◆ Set exercise:
The entries below contain a line with "Recreate this object" and a line with "import Sketcher". Quote exactly those two lines and all lines between them.

◆ Supplied information:

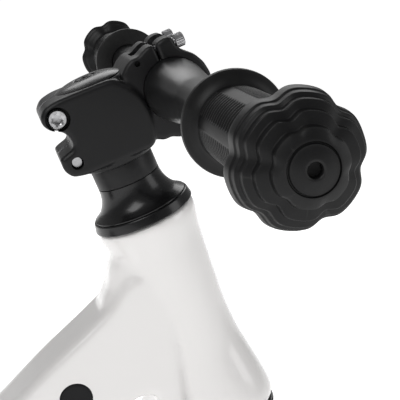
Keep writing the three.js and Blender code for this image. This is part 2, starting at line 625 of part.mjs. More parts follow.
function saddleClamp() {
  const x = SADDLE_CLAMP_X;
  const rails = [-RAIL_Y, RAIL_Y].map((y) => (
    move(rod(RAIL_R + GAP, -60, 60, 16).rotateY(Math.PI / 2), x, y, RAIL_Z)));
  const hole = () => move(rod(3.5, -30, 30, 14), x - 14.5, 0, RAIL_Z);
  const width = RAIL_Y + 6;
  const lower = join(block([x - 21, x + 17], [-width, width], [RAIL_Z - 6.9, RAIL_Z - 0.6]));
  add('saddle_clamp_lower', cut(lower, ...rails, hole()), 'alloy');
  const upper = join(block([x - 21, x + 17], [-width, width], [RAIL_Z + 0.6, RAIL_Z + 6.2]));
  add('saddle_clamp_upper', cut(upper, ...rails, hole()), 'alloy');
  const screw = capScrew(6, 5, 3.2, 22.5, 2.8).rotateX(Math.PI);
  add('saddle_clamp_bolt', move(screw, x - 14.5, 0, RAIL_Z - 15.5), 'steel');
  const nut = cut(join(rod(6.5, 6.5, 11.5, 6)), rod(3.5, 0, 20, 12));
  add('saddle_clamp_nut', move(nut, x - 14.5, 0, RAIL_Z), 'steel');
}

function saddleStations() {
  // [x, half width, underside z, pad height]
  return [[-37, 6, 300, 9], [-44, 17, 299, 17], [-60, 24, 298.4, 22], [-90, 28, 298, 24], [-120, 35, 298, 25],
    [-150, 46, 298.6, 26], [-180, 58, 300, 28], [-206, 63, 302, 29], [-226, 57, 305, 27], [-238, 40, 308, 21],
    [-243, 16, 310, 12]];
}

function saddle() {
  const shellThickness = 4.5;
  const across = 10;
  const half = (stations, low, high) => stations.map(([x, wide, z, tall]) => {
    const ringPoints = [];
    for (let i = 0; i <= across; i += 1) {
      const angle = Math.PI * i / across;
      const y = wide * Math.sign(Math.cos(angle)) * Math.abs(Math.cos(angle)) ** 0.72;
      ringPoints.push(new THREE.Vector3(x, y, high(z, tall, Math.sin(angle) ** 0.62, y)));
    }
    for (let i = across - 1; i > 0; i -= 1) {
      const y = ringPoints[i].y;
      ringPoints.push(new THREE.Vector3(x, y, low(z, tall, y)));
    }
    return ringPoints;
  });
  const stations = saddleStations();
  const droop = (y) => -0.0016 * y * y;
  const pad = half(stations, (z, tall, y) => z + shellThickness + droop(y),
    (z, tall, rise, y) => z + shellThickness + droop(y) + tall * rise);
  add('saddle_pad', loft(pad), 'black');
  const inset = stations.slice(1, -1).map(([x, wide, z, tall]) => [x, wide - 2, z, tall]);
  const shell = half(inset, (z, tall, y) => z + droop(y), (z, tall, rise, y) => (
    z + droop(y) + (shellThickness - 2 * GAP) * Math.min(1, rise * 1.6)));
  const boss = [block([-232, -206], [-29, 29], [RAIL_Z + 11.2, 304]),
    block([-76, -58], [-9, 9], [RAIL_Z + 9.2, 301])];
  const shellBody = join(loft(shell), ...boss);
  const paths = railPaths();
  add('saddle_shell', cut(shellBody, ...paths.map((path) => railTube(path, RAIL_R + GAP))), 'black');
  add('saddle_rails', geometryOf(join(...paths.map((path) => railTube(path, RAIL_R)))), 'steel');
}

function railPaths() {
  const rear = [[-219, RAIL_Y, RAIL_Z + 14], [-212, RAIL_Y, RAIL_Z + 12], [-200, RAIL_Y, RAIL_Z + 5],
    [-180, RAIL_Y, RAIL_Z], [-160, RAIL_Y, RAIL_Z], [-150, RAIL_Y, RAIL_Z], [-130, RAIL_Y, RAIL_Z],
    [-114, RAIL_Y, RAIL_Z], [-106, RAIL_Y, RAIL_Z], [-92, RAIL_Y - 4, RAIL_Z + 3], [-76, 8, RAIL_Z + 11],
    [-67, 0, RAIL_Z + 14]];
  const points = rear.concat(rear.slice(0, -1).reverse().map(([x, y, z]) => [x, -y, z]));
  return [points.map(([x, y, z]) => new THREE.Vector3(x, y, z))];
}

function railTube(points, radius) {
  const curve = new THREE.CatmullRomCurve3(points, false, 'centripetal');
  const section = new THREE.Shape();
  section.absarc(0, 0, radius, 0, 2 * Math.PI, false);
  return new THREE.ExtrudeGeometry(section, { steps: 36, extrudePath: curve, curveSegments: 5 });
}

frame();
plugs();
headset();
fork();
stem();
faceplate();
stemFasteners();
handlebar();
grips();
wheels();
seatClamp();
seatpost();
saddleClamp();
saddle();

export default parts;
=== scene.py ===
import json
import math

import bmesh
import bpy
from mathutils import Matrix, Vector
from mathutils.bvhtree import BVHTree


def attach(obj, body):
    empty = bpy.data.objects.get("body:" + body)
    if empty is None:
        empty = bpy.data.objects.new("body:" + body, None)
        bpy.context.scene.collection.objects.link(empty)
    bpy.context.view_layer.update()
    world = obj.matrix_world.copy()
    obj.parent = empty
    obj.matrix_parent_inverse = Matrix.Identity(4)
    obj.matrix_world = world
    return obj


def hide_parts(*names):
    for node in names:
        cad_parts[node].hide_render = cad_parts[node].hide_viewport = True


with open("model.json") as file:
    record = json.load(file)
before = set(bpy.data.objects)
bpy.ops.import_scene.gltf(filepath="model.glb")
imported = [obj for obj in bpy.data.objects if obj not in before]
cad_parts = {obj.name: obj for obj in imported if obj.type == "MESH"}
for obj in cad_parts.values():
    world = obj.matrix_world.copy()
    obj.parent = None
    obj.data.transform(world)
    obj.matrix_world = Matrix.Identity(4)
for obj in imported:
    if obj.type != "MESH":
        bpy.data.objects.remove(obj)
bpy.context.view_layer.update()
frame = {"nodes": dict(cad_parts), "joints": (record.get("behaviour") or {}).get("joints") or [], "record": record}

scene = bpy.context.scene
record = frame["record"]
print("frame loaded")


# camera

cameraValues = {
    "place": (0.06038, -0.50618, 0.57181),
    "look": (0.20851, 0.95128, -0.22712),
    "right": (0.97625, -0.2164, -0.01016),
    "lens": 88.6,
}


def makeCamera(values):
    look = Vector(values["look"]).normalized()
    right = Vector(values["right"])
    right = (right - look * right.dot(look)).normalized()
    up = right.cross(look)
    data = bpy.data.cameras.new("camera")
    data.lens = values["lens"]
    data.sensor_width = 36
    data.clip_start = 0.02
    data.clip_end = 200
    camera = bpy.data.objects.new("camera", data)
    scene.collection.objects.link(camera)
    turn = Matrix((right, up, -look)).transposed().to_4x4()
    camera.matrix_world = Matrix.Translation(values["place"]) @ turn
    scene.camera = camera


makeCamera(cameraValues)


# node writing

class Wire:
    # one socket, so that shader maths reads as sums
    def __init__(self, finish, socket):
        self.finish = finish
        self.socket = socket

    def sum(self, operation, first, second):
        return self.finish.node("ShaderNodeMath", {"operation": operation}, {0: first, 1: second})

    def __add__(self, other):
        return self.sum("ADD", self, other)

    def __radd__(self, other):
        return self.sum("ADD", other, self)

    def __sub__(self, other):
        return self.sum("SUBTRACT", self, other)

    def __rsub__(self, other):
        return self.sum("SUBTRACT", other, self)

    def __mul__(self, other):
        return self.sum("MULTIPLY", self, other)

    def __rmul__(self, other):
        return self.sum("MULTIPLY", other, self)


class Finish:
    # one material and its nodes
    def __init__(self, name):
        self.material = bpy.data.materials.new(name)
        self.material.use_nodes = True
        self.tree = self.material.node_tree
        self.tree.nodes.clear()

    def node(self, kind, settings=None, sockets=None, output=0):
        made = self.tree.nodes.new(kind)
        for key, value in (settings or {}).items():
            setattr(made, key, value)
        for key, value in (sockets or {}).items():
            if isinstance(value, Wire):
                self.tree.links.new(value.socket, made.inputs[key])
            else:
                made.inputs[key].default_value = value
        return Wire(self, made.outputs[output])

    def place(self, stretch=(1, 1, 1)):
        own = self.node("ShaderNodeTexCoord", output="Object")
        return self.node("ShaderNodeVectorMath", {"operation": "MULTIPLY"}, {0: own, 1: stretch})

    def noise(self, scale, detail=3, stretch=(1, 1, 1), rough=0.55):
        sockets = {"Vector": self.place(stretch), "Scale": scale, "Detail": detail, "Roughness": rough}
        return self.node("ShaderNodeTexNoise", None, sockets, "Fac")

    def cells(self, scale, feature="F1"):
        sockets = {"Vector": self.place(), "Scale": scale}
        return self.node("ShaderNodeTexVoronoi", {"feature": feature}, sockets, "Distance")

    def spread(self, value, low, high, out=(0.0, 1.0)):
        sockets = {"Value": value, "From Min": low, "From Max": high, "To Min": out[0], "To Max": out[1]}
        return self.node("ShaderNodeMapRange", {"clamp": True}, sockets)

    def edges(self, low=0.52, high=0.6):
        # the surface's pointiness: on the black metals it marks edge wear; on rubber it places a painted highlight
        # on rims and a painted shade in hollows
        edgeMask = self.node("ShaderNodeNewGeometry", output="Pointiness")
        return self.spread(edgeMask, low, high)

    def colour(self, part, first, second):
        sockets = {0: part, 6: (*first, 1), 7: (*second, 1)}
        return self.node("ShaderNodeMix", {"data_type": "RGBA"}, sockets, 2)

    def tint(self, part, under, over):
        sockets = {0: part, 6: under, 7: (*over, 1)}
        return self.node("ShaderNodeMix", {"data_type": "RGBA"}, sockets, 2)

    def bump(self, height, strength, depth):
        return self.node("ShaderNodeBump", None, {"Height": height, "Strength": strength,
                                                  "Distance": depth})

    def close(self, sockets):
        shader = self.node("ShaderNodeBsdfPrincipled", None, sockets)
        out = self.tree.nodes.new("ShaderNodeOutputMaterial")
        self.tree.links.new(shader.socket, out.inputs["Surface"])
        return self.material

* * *

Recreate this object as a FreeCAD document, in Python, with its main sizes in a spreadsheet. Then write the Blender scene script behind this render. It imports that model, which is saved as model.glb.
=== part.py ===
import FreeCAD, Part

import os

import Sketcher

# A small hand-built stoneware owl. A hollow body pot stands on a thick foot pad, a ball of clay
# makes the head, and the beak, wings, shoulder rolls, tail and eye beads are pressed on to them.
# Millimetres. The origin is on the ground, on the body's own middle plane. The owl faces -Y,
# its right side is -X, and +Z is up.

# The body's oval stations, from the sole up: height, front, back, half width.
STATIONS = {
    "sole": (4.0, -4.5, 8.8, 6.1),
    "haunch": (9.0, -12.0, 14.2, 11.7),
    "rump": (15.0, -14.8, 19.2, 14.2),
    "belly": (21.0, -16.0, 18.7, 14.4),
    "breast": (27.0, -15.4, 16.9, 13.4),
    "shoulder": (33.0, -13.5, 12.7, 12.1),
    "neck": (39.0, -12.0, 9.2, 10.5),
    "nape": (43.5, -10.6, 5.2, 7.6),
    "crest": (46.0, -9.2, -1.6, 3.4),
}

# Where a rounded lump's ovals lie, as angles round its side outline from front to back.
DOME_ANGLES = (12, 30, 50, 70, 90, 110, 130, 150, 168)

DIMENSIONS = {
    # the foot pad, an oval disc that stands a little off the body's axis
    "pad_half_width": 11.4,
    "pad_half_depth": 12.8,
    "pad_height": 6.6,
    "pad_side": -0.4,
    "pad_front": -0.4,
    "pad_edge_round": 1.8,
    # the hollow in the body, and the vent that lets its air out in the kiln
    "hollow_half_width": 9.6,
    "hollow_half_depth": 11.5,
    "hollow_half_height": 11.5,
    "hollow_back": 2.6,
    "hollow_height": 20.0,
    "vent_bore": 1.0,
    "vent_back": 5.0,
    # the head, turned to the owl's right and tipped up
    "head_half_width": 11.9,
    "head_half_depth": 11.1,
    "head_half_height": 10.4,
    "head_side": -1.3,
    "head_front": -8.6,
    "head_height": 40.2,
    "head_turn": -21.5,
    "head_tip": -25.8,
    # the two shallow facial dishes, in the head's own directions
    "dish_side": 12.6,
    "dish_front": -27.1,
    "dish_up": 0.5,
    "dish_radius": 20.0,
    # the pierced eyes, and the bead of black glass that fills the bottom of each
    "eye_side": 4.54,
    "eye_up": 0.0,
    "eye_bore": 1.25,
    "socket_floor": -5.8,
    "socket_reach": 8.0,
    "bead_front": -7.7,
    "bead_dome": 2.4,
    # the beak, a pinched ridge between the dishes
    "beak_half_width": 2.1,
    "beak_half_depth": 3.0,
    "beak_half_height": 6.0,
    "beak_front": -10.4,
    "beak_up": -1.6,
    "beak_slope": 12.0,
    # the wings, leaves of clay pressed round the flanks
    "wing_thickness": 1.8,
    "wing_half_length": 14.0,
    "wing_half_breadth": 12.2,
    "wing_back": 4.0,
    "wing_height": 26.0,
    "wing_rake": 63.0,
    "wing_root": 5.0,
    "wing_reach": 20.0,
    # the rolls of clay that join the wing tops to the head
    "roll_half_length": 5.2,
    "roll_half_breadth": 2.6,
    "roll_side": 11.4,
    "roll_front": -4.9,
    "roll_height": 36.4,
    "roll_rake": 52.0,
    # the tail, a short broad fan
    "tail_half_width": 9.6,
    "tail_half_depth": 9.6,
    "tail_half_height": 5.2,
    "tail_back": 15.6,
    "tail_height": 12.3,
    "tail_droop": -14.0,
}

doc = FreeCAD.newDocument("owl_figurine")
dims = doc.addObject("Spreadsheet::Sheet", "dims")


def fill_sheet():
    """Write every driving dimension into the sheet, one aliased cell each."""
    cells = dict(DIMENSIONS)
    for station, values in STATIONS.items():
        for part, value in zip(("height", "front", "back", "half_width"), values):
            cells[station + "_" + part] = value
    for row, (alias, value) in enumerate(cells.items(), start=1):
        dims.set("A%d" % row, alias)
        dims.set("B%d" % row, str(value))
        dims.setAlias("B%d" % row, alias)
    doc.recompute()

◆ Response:
Recreate this object as a FreeCAD document, in Python, with its main sizes in a spreadsheet. Then write the Blender scene script behind this render. It imports that model, which is saved as model.glb.
=== part.py ===
import FreeCAD, Part

import os

import Sketcher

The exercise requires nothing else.